• [Task instructions]
The data below needs to be returned exactly, line for line.

• [Recorded information]
(begin)

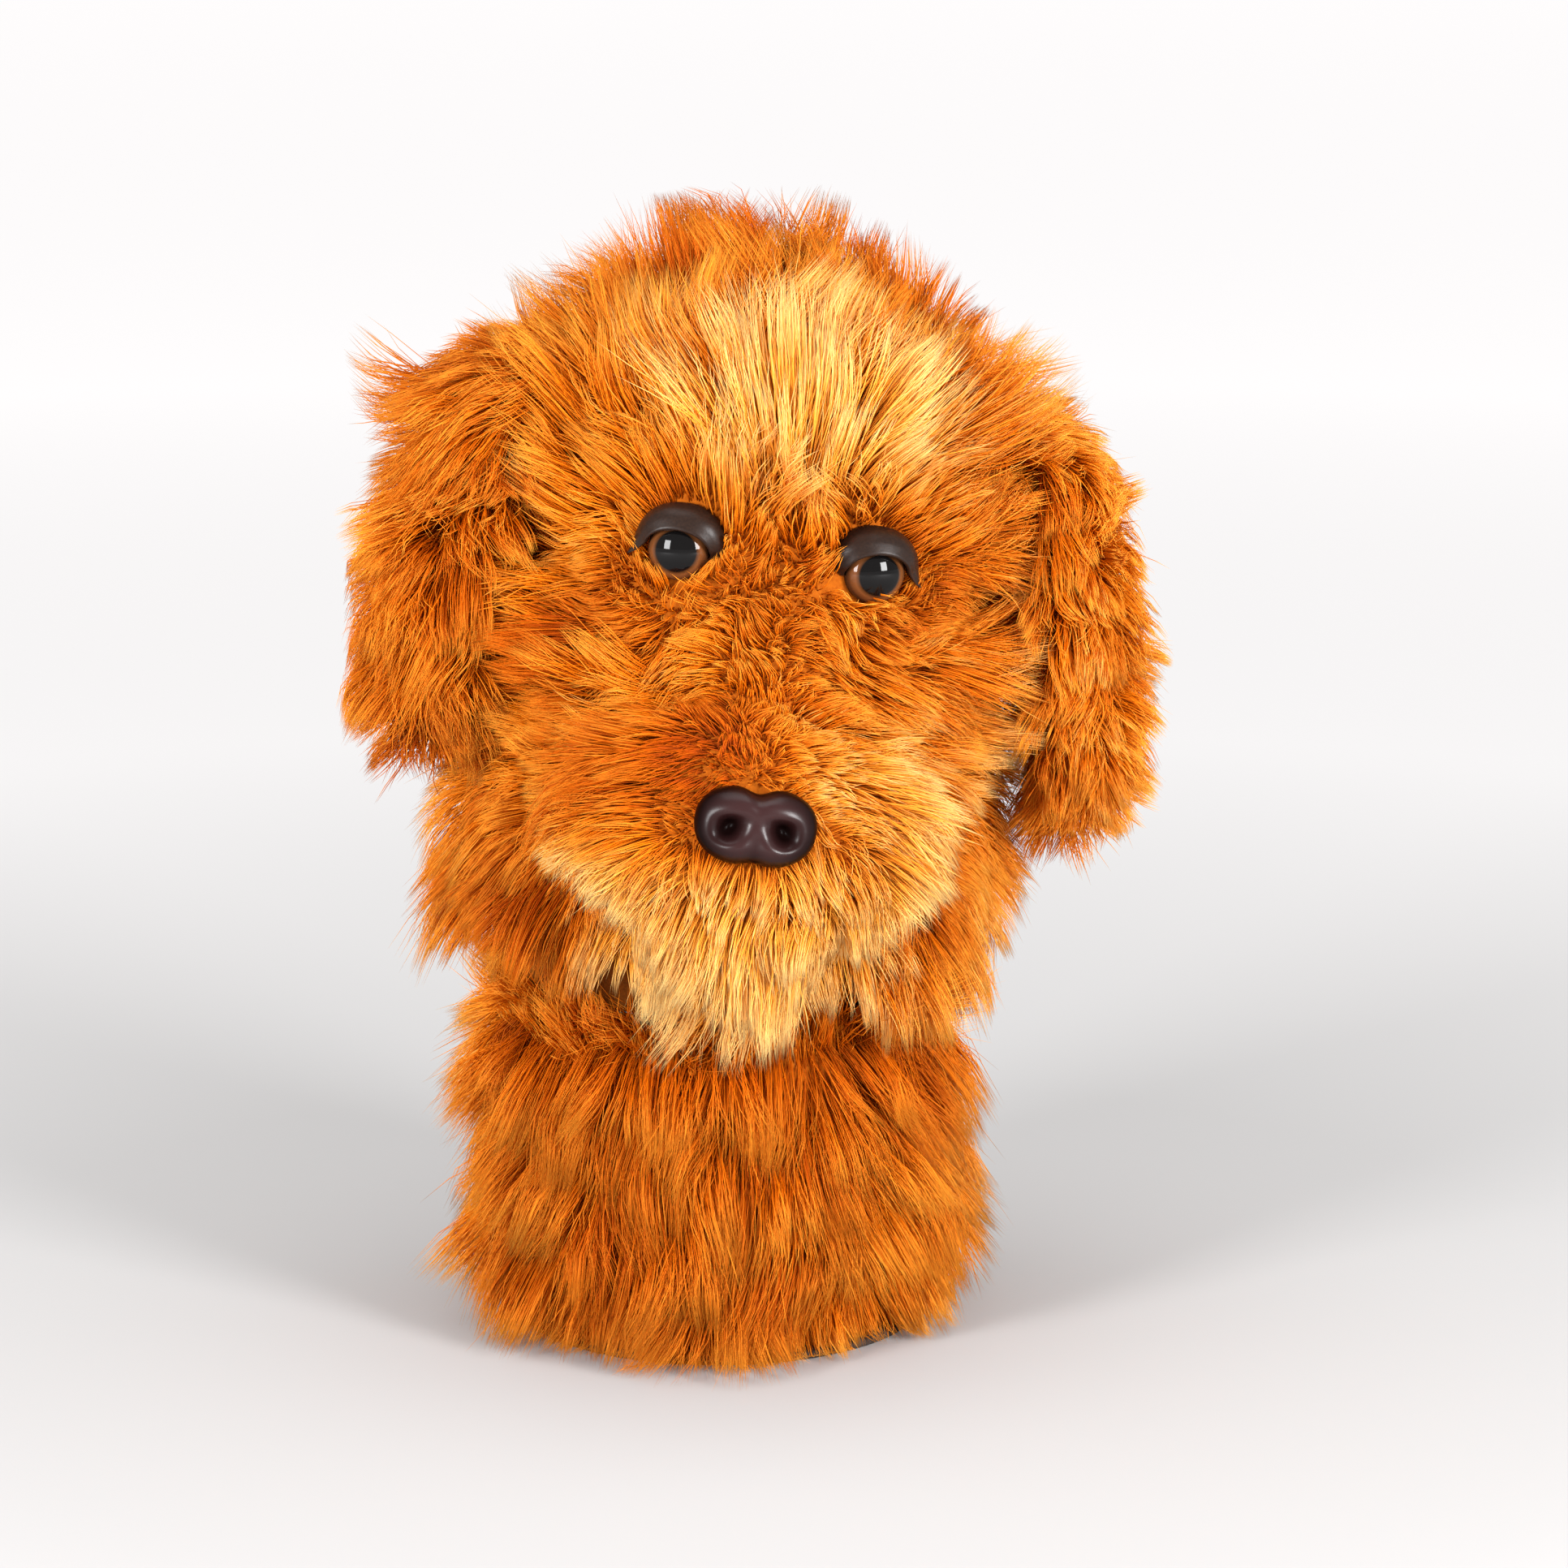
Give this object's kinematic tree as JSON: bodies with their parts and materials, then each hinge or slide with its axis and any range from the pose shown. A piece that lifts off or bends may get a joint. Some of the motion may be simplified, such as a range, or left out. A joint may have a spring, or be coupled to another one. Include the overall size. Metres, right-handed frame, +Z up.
{
  "type": "driver head cover",
  "caption": "Plush dog driver head cover: furry ginger head with button eyes and nose and two flopping ears, tilting on a padded sleeve neck.",
  "frame": {"origin": "on the surface that the hem stands on, under the middle of the whole cover's box", "axes": "+Z up from the hem to the crown, -Y the way the face looks, +X to the right of someone facing the cover"},
  "size_m": [0.2502, 0.2151, 0.3643],
  "materials": {
    "ginger_plush": "matte",
    "short_plush": "matte",
    "gold_plush": "matte",
    "knit": "matte",
    "filling": "matte",
    "elastic": "matte",
    "lid_satin": "satin",
    "eye_gloss": "gloss",
    "nose_gloss": "gloss",
    "washer": "matte"
  },
  "bodies": {
    "neck": {"neck_sleeve": "ginger_plush", "neck_top_band": "knit", "neck_padding": "filling", "neck_elastic": "elastic", "neck_liner": "knit", "hem_binding": "knit"},
    "collar": {"neck_seam_tape": "knit"},
    "head": {"head_crown_gusset": "ginger_plush", "head_back_panel": "ginger_plush", "head_side_left": "ginger_plush", "head_side_right": "ginger_plush", "skull_padding": "filling", "crown_padding": "filling", "head_liner": "knit", "muzzle_bridge": "short_plush", "muzzle_left": "ginger_plush", "muzzle_right": "ginger_plush", "chin_panel": "gold_plush", "muzzle_stuffing": "filling", "nose": "nose_gloss", "nose_washer": "washer", "eye_left": "eye_gloss", "eye_right": "eye_gloss", "eye_washer_left": "washer", "eye_washer_right": "washer", "eyelid_left": "lid_satin", "eyelid_right": "lid_satin"},
    "left_ear": {"ear_outer_left": "ginger_plush", "ear_inner_left": "ginger_plush"},
    "right_ear": {"ear_outer_right": "ginger_plush", "ear_inner_right": "ginger_plush"}
  },
  "joints": [
    {"name": "head_nod", "type": "hinge", "parent": "neck", "child": "collar", "pos_m": [-0.0145, 0.0217, 0.15], "axis": [1, 0, 0], "range_deg": [-10, 10]},
    {"name": "head_tilt", "type": "hinge", "parent": "collar", "child": "head", "pos_m": [-0.0145, 0.0217, 0.15], "axis": [0, 1, 0], "range_deg": [-19.5, 4.5]},
    {"name": "left_ear_flop", "type": "hinge", "parent": "head", "child": "left_ear", "pos_m": [-0.09037, 0.01977, 0.31733], "axis": [-0.0605, 0.9981, 0.008], "range_deg": [0, 70]},
    {"name": "right_ear_flop", "type": "hinge", "parent": "head", "child": "right_ear", "pos_m": [0.10161, 0.03161, 0.29206], "axis": [0.0605, -0.9981, -0.008], "range_deg": [0, 70]}
  ]
}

(end)

• [Result of this exercise]
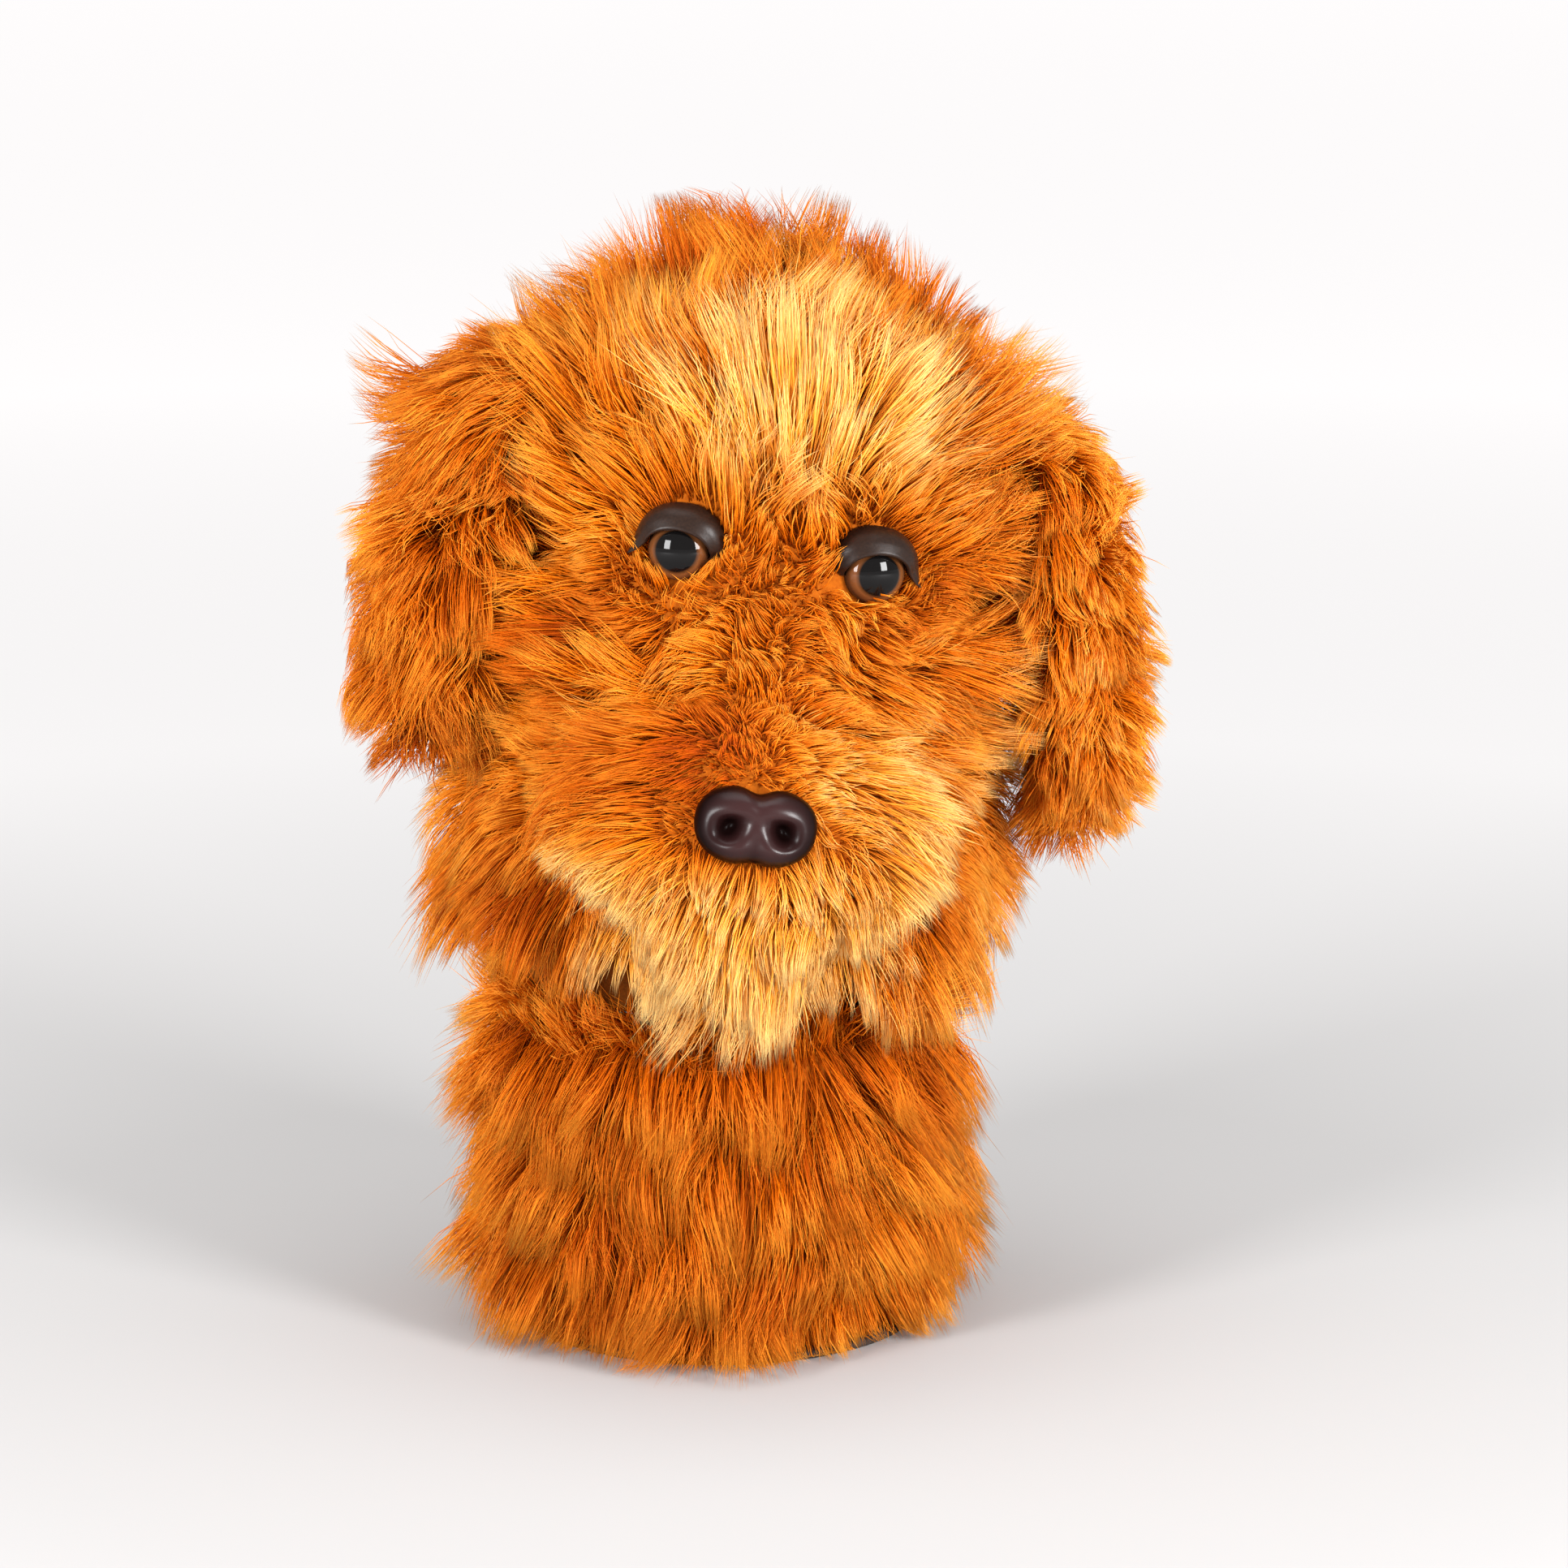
Give this object's kinematic tree as JSON: bodies with their parts and materials, then each hinge or slide with its axis and any range from the pose shown. A piece that lifts off or bends may get a joint. Some of the motion may be simplified, such as a range, or left out. A joint may have a spring, or be coupled to another one. Include the overall size. Metres, right-handed frame, +Z up.
{
  "type": "driver head cover",
  "caption": "Plush dog driver head cover: furry ginger head with button eyes and nose and two flopping ears, tilting on a padded sleeve neck.",
  "frame": {"origin": "on the surface that the hem stands on, under the middle of the whole cover's box", "axes": "+Z up from the hem to the crown, -Y the way the face looks, +X to the right of someone facing the cover"},
  "size_m": [0.2502, 0.2151, 0.3643],
  "materials": {
    "ginger_plush": "matte",
    "short_plush": "matte",
    "gold_plush": "matte",
    "knit": "matte",
    "filling": "matte",
    "elastic": "matte",
    "lid_satin": "satin",
    "eye_gloss": "gloss",
    "nose_gloss": "gloss",
    "washer": "matte"
  },
  "bodies": {
    "neck": {"neck_sleeve": "ginger_plush", "neck_top_band": "knit", "neck_padding": "filling", "neck_elastic": "elastic", "neck_liner": "knit", "hem_binding": "knit"},
    "collar": {"neck_seam_tape": "knit"},
    "head": {"head_crown_gusset": "ginger_plush", "head_back_panel": "ginger_plush", "head_side_left": "ginger_plush", "head_side_right": "ginger_plush", "skull_padding": "filling", "crown_padding": "filling", "head_liner": "knit", "muzzle_bridge": "short_plush", "muzzle_left": "ginger_plush", "muzzle_right": "ginger_plush", "chin_panel": "gold_plush", "muzzle_stuffing": "filling", "nose": "nose_gloss", "nose_washer": "washer", "eye_left": "eye_gloss", "eye_right": "eye_gloss", "eye_washer_left": "washer", "eye_washer_right": "washer", "eyelid_left": "lid_satin", "eyelid_right": "lid_satin"},
    "left_ear": {"ear_outer_left": "ginger_plush", "ear_inner_left": "ginger_plush"},
    "right_ear": {"ear_outer_right": "ginger_plush", "ear_inner_right": "ginger_plush"}
  },
  "joints": [
    {"name": "head_nod", "type": "hinge", "parent": "neck", "child": "collar", "pos_m": [-0.0145, 0.0217, 0.15], "axis": [1, 0, 0], "range_deg": [-10, 10]},
    {"name": "head_tilt", "type": "hinge", "parent": "collar", "child": "head", "pos_m": [-0.0145, 0.0217, 0.15], "axis": [0, 1, 0], "range_deg": [-19.5, 4.5]},
    {"name": "left_ear_flop", "type": "hinge", "parent": "head", "child": "left_ear", "pos_m": [-0.09037, 0.01977, 0.31733], "axis": [-0.0605, 0.9981, 0.008], "range_deg": [0, 70]},
    {"name": "right_ear_flop", "type": "hinge", "parent": "head", "child": "right_ear", "pos_m": [0.10161, 0.03161, 0.29206], "axis": [0.0605, -0.9981, -0.008], "range_deg": [0, 70]}
  ]
}